In my story, I combined the simulation theory with the idea of the singularity, when humans can upload their minds to a computer, make a digital copy of their consciousness, and potentially live forever. If you believe Ray Kurzweil, this technology could be possible as soon as 2045 (within my expected lifetime). And if the technology is ever available to me, I would, without a doubt, upload.
A thought I then had was, if I upload my mind, perhaps all my memories could be extracted—everything I heard and saw throughout my life, even things my conscious brain forgot. Then, I could replay those memories—relive my entire life like a movie. Meaning this life I’m living right now could be a simulation of me (in the post-singularity future) replaying my life from the past (before I uploaded). In this sense, it wouldn’t be a simulation of the entire universe, but a simulation of my conscious experience of the universe. And of course, if this is possible, you could then share your memories with others and experience living simulations of their lives—and they, yours.
Therefore, the true nature of our reality might be that some random person millions of years in the future is doing a simulation of another random person from millions of years in the past: me (or you). Simulations like this could be their form of entertainment (like movies/reality TV/VR video games) or education (an incredibly detailed interactive history lesson). Again, it all sounds like science fiction (and it probably is), but in the future it could become science fact.
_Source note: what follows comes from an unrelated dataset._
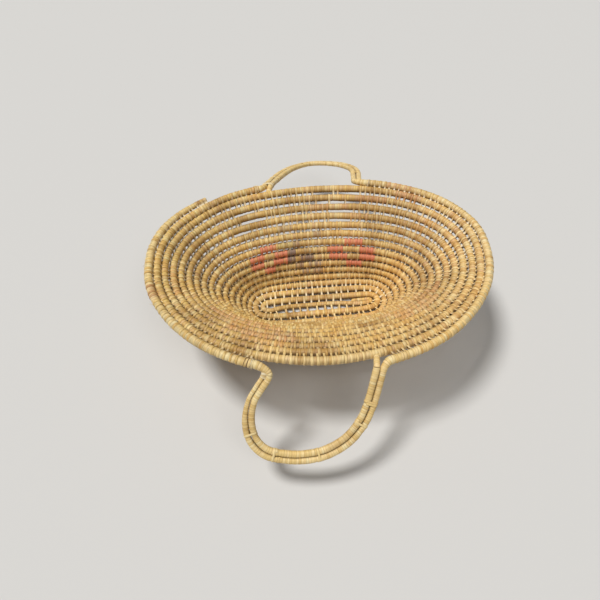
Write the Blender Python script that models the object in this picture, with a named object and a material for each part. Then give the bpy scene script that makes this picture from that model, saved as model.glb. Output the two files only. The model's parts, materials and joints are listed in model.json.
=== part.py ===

Are we actually in a simulation? I don’t know. No one knows, and we may never know. Scientists currently have no way of testing the simulation hypothesis, which is why it remains a hypothesis and not a theory. The simulation argument may remain nothing more than an interesting philosophical thought experiment and fodder for science fiction stories. (I’ve written several other pieces about this topic that I hope to publish in the future.) Bottom line, it doesn’t matter whether or not our universe is a simulation because if the simulation is completely indistinguishable from reality, then essentially it is reality.